In the spring of 2007 a tiny military contractor with a slender track record went shopping for a precious Beltway commodity.
The company, Defense Solutions, sought the services of a retired general with national stature, someone who could open doors at the highest levels of government and help it win a huge prize: the right to supply Iraq with thousands of armored vehicles.
Access like this does not come cheap, but it was an opportunity potentially worth billions in sales, and Defense Solutions soon found its man. The company signed Barry McCaffrey, a retired four-star army general and military analyst for NBC News, to a consulting contract starting June 15, 2007.

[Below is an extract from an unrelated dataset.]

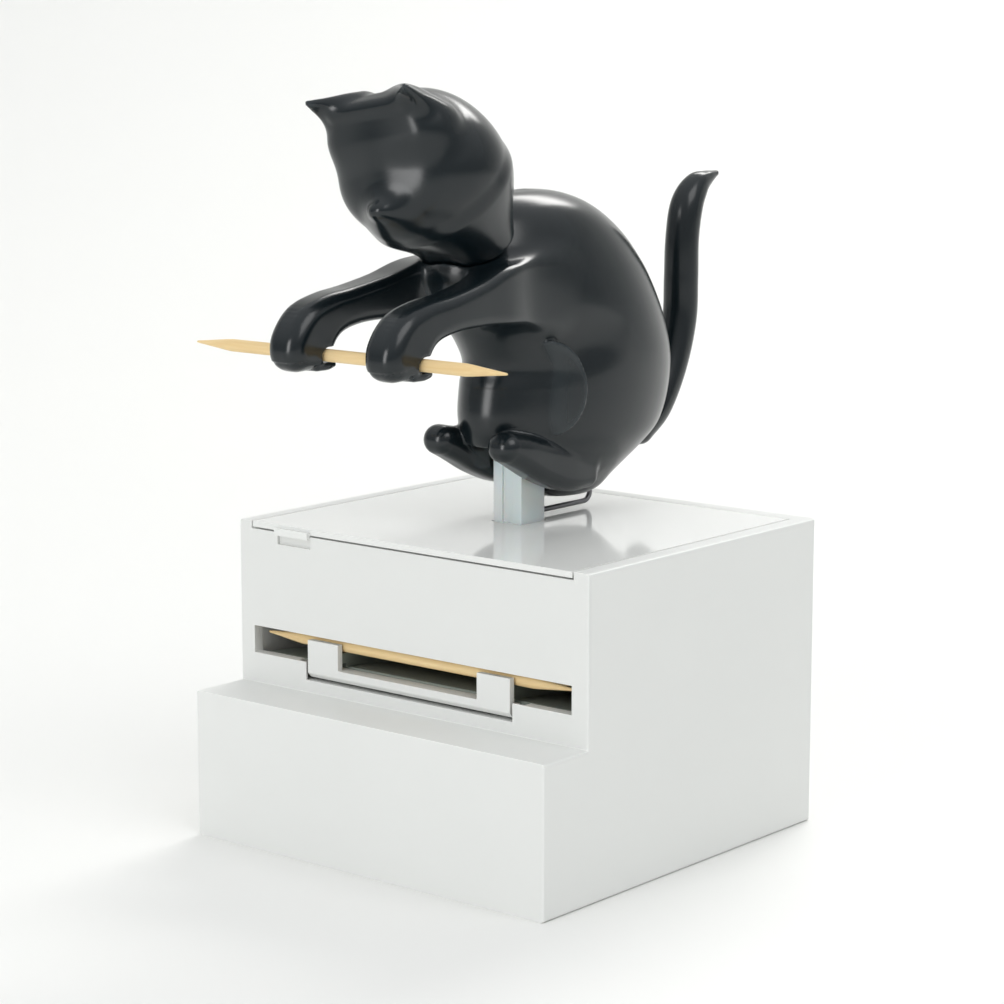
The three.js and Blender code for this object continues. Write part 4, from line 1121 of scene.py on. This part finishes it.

Four days later the general swung into action. He sent a personal note and 15-page briefing packet to David Petraeus, the commanding general in Iraq, strongly recommending Defense Solutions and its offer to supply Iraq with 5,000 armored vehicles from Eastern Europe. "No other proposal is quicker, less costly, or more certain to succeed," he said.
Thus, within days of hiring McCaffrey, the Defense Solutions sales pitch was in the hands of the American commander with the greatest influence over Iraq's expanding military.
"That's what I pay him for," Timothy Ringgold, chief executive of Defense Solutions, said in an interview.
McCaffrey did not mention his new contract with Defense Solutions in his letter to Petraeus. Nor did he disclose it when he went on CNBC that same week and praised the commander Defense Solutions was now counting on for help — "He's got the heart of a lion" — or when he told Congress the next month that it should immediately supply Iraq with large numbers of armored vehicles and other equipment.
He had made similar arguments before he was hired by Defense Solutions, but this time he went further. In his testimony to Congress, McCaffrey criticized a Pentagon plan to supply Iraq with several hundred armored vehicles made in the United States by a competitor of Defense Solutions. He called the plan "not in the right ballpark" and urged Congress to instead equip Iraq with 5,000 armored vehicles.
"We've got Iraqi army battalions driving around in Toyota trucks," he said, echoing an argument made to Petraeus in the Defense Solutions briefing packet.